5. No universally-supported and -defined extensions.
By their nature, extensions need not all be well-defined--the purpose of putting an extension mechanism in place is for applications to add new functionality without having to modify the core specification.
That said, once we have defined a core set of elements for the new data model, we should define some extensions that can be agreed upon by all tools that support the concepts therein. (In other words, if we have a comment extension, tools that don't support comments could obviously not support the comment extension; but any tool that supports comments should support the comment extension, so that it can interoperate with other tools.) Some possible extensions are in discussion on Sam's wiki.
Benefits to users and developers: similar to #4. If all tools supported the same extensions for including comment data, for example, aggregators might be more willing to add support for the extra metadata.

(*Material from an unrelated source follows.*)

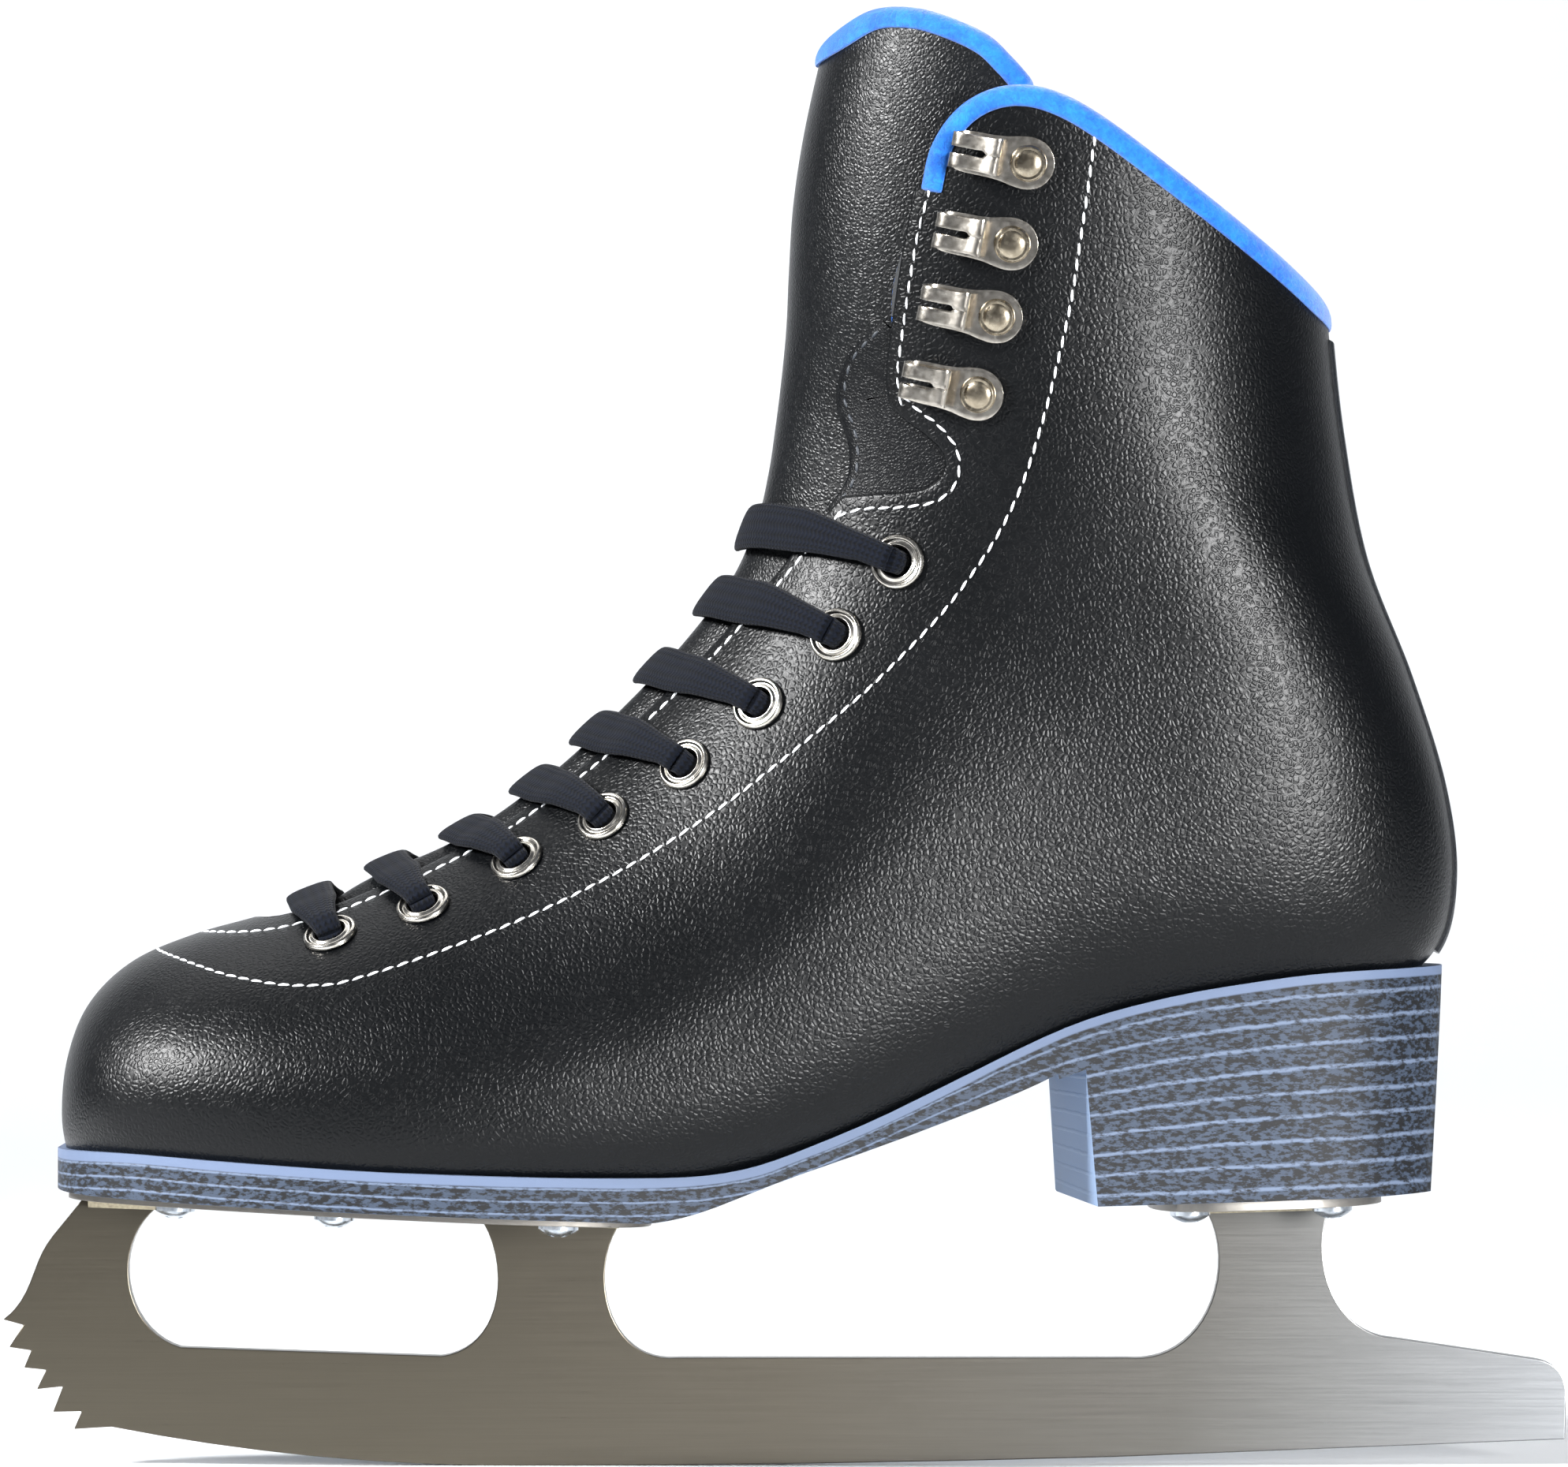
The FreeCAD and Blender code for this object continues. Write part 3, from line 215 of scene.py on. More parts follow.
def section(s):
    """The last's cross-section row at station s, on a smooth curve through the table."""
    s = np.asarray(s, float)
    rows = np.vstack([2 * SECTIONS[0] - SECTIONS[1], SECTIONS, 2 * SECTIONS[-1] - SECTIONS[-2]])
    i = np.clip(s.astype(int), 0, len(SECTIONS) - 2)
    t = (s - i)[..., None]
    a, b, c, d = rows[i], rows[i + 1], rows[i + 2], rows[i + 3]
    return 0.5 * (2 * b + (c - a) * t + (2 * a - 5 * b + 4 * c - d) * t ** 2 + (3 * b - a - 3 * c + d) * t ** 3)


def swing(x):
    """How far the last bends towards the inner side of the foot at x."""
    return 6.0 * np.maximum(0.0, (-55.0 - x) / 75.0) ** 2 - 2.0 * np.exp(-((x - 12.0) / 32.0) ** 2)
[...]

So, those are what I see as the main technical improvements that Echo can bring. The other question that has been asked is, can't we just make these improvements to RSS?
And that's the problem: we really can't. Setting aside any of the political issues--because, for this initiative to be accepted, it needs to be done for technical reasons--the RSS specification is frozen, and even if it were to be changed, changes would need to be backwards-compatible. This is fully acceptable and understandable, but I believe that the time has come to shed backwards-compatibility and start up with a fresh start. We've all learned a lot about how we're using RSS, and we can apply this knowledge to creating a new format built by the community without any of the baggage--political or technical--that has been built up over the years.